Jonathan Kott, a former senior aide to Manchin, predicted that his former boss will keep on trying to hammer out deals with Republicans, even if he knows they’re trying to knock him off in the next election.
“Manchin works in bipartisan way because he thinks it’s good for West Virginia and the country. I don’t think he cares about politics at all,” he said. “I wouldn’t expect him to change at all… I think he’ll be the same bipartisan guy in 2023 and 2024.
“When we figure out what the Senate looks like, he’ll work in a bipartisan way to get the most done,” he added.
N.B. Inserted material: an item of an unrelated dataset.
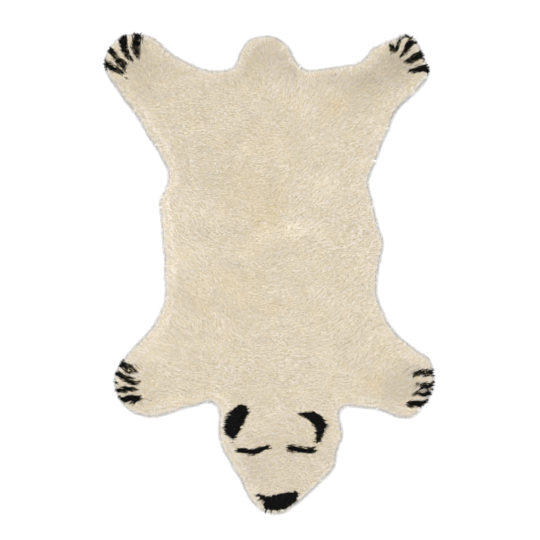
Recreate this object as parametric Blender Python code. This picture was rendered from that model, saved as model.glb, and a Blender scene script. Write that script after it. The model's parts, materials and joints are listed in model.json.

Manchin showed this week that he’s still willing to buck the Democratic leadership on big votes even though he may need tens of millions of dollars in spending from Democratic-allied groups to survive a tough re-election race in 2024.
The West Virginia senator revealed through his spokeswoman this week that he is “not comfortable holding a hearing” on confirming Richard Glick, a Biden nominee, to serve another term on the Federal Energy Regulatory Commission. Manchin as significant power over that agency as chairman of the Senate Energy and Natural Resources Committee.
Republicans felt much more positively about Manchin after he stopped President Biden’s Build Back Better agenda in 2021 by declaring in a December Fox News interview that he just couldn’t support the White House’s $1.75 trillion legislative framework.
Republicans at the time sang Manchin’s praises, with McConnell declaring it was a “great shot in the arm for the country” and “exactly what the country needed at this particular time.”
McConnell urged members of his conference in 2021 to say nice things about Manchin and fellow centrist Sen. Kyrsten Sinema (D-Ariz.), knowing he needed their support to keep Biden’s agenda in check and preserve the filibuster in the 50-50 Senate.
The GOP leader also praised Manchin’s “courage in defending the Senate as an institution.”
But Senate Republicans say they’ll be gunning for him next year and in 2024.
“It’s a good map in 2024 for Republicans,” Sen. Steve Daines (R-Mont.), the incoming chairman of the NRSC told The Hill.
He noted that “West Virginia is a state that voted for Trump by 38 points in 2020, by 40 points in 2016.”
“Every county in West Virginia has voted for a Republican president on the ballot for a number of cycles. So it’s a state that’s become increasingly more red [like] Montana and Ohio. And so of course we look at every race,” he said. “We’ll see who’s in the race.”
The 2024 cycle will be a tough one for Senate Democrat who need to defend 23 seats, including incumbents in states that Trump won in 2016 and 2020, such as Ohio, where Sen. Sherrod Brown (D) faces re-election, and Montana, where Sen. Jon Tester (D-Mont.) is up.
Sinema is also up for re-election in a state that Biden barely won by about 10,000 votes.